But as in the last war (Vietnam) this war was to be no different. Combined with the fact that USA has given its industrial base to China, the latest war on terror has proved to be a deficit killer. The final straw of course was when the real estate market collapsed but the cracks and fissures had long been developing. In fact shortly after the 911 event, when the USA reflated its markets that one final time, the commodity known as gold ended a 20 year bear market and bottomed at the 250 dollar level.
The long term view of Gold shows that as $4 dollars is to corn, and $40 dollars is to gold, the chart above suggests that the $700 dollar area is most probably the PIVOT point for gold. We can see that although 1980 did have a spike to $875, the chart reveals that 700 (or just slightly above it) was where the price rise was really contained. The 2006 high was also at 700 and spent almost a year and a half bouncing off that area before it blasted thru to 1000. Finally, the subsequent 2008 meltdown low was right at the $700 dollar area. We think the weight of the evidence suggests that $700 is indeed the new pivot.
From this chart we can see that gold’s price has been trading in its second channel from the top and like crude’s drop below its channel to its $40 dollar pivot point, gold’s drop during the same meltdown pierced its channel and dropped all the way to $700, its pivot point. The subsequent bounce back into its channel for the past 12 months is now reaching the upper boundary of its channel line. That line is pointing to the 1100 dollar area in the October/November time frame. Like Crude, Gold is also due for a seasonal pullback at this time of the year. Therefore we should be cautious when gold reaches the 1100-1150 area should that price level be realized over the next 2-4 weeks.

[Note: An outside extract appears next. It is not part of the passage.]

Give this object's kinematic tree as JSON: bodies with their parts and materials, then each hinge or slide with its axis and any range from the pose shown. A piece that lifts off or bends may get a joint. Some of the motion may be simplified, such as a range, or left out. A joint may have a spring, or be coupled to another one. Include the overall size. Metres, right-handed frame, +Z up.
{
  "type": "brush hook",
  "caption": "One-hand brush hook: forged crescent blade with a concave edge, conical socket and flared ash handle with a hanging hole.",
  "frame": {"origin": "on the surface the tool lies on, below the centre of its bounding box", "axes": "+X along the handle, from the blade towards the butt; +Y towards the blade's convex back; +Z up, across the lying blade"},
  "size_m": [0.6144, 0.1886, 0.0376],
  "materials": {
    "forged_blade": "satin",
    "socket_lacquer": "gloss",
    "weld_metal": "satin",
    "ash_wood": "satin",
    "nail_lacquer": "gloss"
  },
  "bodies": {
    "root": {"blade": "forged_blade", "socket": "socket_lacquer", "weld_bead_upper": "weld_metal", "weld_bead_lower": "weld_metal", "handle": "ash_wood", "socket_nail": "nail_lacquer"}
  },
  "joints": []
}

Now with that said, the question arises as to whether gold could break above that channel line. Usually channel lines, when broken, are the result of price having tested and bounced off it for a period of time. In this case, while there have been no price hits on this channel, we see that the highs of 2008 were very close to touching that line. And the latest bar on the chart is also very close to touching that channel.

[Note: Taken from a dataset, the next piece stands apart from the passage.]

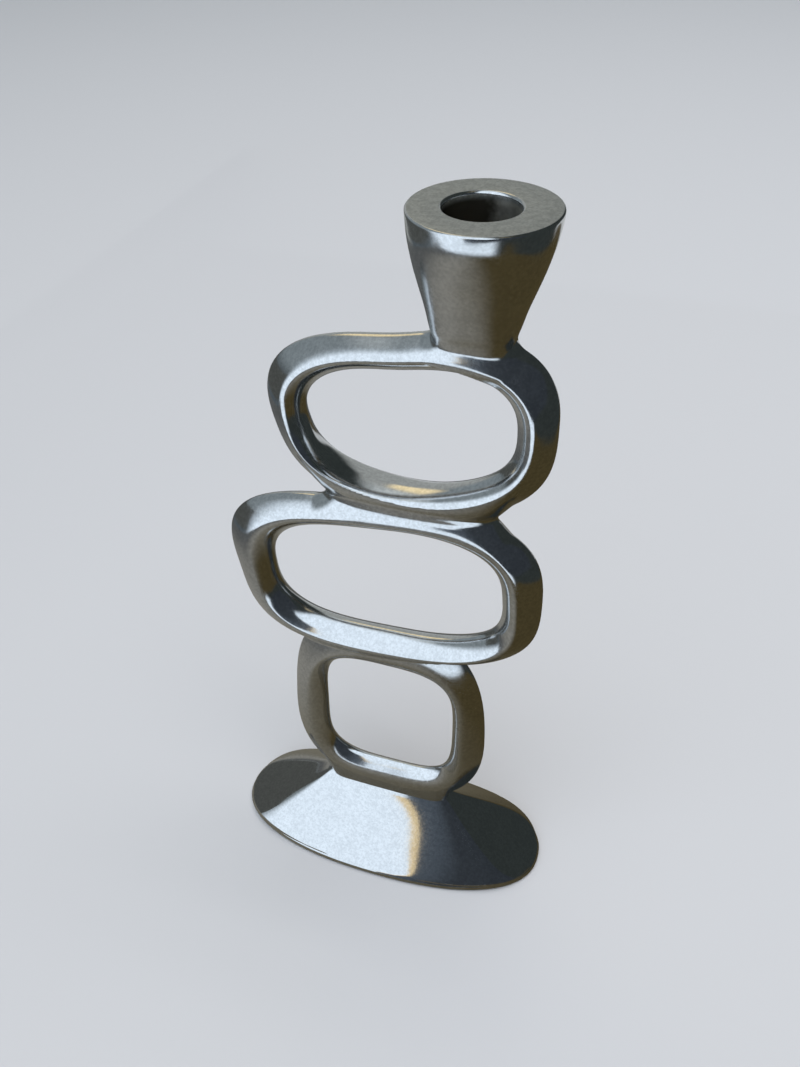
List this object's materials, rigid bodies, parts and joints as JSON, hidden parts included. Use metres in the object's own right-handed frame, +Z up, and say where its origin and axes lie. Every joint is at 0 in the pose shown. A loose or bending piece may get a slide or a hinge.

Sometimes there are price spikes that develop at these price points. The 1980 high is one example. But more to the point, 1983 and 2006 witnessed spikes above the red channel line. The potential for gold to do the same on this current rally is a strong possibility as well. The most incredible thing about gold is that it is the only well known commodity to be making NEW HIGHS since the meltdown.

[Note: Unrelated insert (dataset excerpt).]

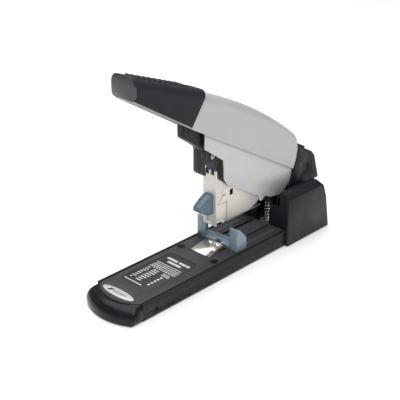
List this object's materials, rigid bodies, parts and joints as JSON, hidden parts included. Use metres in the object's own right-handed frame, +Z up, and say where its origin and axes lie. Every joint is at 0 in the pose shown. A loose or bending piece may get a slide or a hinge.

It is an amazing thing that less than 2% of the population own form of gold. In fact, Doug Casey’s work shows that there is only about 1 ounce of the metal available for each person on earth.
That leads to the next question, how much paper money is there on earth? At last look in 2008, it was estimated that there would be about $3000 per person on earth should it be divided up equally. Now there are a lot more complex ways to arrive at what price of gold should be, but even in this simple method it shows that equally speaking, the price of gold should be at least $3000 per ounce.
So what conclusions should we draw from the chart? First, gold is in a major bull market, it is currently the LEADING market of the world making new historic price highs and appreciating at about a 30% clip per year over this decade. We can see that a price high in the 1100 (and possibly 1200 on a spike) could coincide with an autumn pullback that usually develops around this time period along with Crude.
The US Dollar as we have mentioned is the wild card that gets thrown into the mix.
The US Dollar’s pivot point seems to be the 80 area. As you can see, it always provided a support area until interest rates fell to almost zero in order to try and restimulate the US economy over the last few years. Overall however, we can see that the dollar has a down trending channel that it is following long term. We can see that while gold and crude are making their way to the next upper trend line, the US Dollar is making its way to the lower trend line. And this comes at a time when the Dollar enters its usual seasonal rally.
Finally, let’s look at one more chart. Natural Gas.
We list this chart because we have recently made a major low in this energy commodity. The recent low near $2 dollars was at the low PIVOT point price. I’ve also highlighted the high PIVOT point on this long term chart, the $10 – $11 dollar area.
During the month of September, Natural Gas made a major low and a spike to the $5 dollar area brings us to the first trend line on the price chart. We see that beyond this area, the $8 dollar area is the next trend line that price projects. For those of you watching the Natural Gas market, think of how more confident you might have been in purchasing a Natural Gas investment had you seen where price was on the long term chart. But if you look closely at the chart, you will see that every time we have ever hit this trend line, price has always BOUNCED off it twice. In 94-95 there was a double bounce. The 98-99 low had a double bounce and finally the 01-02 had a double bounce. If history is any guide, the odds suggest we will get a retest of this area once in 2010 and a long term low will probably be established. Armed with this knowledge, the next time Natural Gas gets anywhere below the $3 dollar level, buy with both arms.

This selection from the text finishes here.